The two-part miniseries, also called The Stretch, was filmed in the UK and Spain in 1999 and broadcast in the UK on Sky One in 2000. It was the channel's “Event of the Week” on November 12, 2000. It starred Leslie Grantham and Anita Dobson as Terry and Sam Greene; the duo were reunited for the first time since they portrayed a married couple on the British soap opera EastEnders from 1985 to 1988. The Guardian called their chemistry in The Stretch “magical” and also praised “some tasty cameos and supporting performances.” Leather wrote the script, with an original score by Dobson's husband, guitarist Brian May of Queen.

==Characters==
- Terrence William “Terry” Greene – A suave, good-looking, 52-year-old career criminal involved in numerous business ventures, some legal, others illegal.
- Samantha “Sam” Greene – Separated from her husband Terry, she is a former singer who gave up her dreams to become a housewife. 48 years old and still beautiful, she is conflicted about helping Terry with his illegal activity, which she was blind to when they were together.
- Trisha Greene – Terry and Sam's 15-year-old daughter. In school and living with Sam, she is suspicious of her father and his motives in regards to her mother.
- Jamie Greene – Terry and Sam's son, he is studying law at the University of Exeter.
- Laura Nichols – Terry and Sam's adult daughter. She is in an abusive marriage with Jonathan.
- Jonathan Nichols – Laura's abusive husband, he is first confronted by Sam and then by Terry, who threatens to murder him unless he leaves Laura alone.
- Grace Greene – Terry's mother, she has Alzheimer's and lives at Oakwood House, a home for the elderly. Sam visits her often, and feels close to Grace despite her deteriorating mind. Grace dies under suspicious circumstances, wondering out of the home and being hit by a car.
- Andy McKinley – Strong and silent, Terry's driver, he becomes Sam's driver while Terry is in prison. As he and Sam grow closer, his loyalties slowly shift from Terry to Sam.
- Preston Snow – A low-level drug dealer murdered by Terry Greene.
- Luke Snow – Preston's brother. He unsuccessfully tries to get revenge on Sam for lying in court to protect Terry.
- Alicia Snow – Preston's wife, who had a child with Terry while she was separated from Preston. The baby is kept secret from Sam, who does ultimately learn of the child.

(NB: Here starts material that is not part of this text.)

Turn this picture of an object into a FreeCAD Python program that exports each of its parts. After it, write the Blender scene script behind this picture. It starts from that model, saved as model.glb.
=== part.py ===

- Frank “Raquel” Welch – London's Detective Chief Inspector, he has a long-time rivalry with Terry, who derisively calls him “Raquel” in reference to the actress Raquel Welch. He has a thing for Sam. It's not mutual.
- Mark “Blackie” Blackstock – A corrupt detective who is on Terry's payroll. He gives Welch false information and assists Sam with her plan to swindle her husband.
- Richard Asher – Terry's accountant. He doesn’t care for Sam.
- Laurence Patterson – Terry's lawyer. He and Asher convey Terry's message to Sam, that he wants her to take over his criminal activities while he's in prison.
- George Kay – One of Terry's business partners, he and Terry co-own the club Lapland, which Kay runs day-to-day. He betrays Terry and tries unsuccessfully to have him killed in prison.
- Warwick Locke – A modeling agent, and one of Terry's business partners.
- Micky Fox – Another of Terry's business partners, he flees London and hides out in Spain after a four-ton marijuana deal goes belly up.
- Zoran Poskovic – Leader of the Kosovan crew that steals from Terry. He and Sam have a mutual respect, and ultimately team up to pull one over on Terry.
- Geoff Donovan – The North London gangster who agrees to be the distributor for Terry's heroin deal.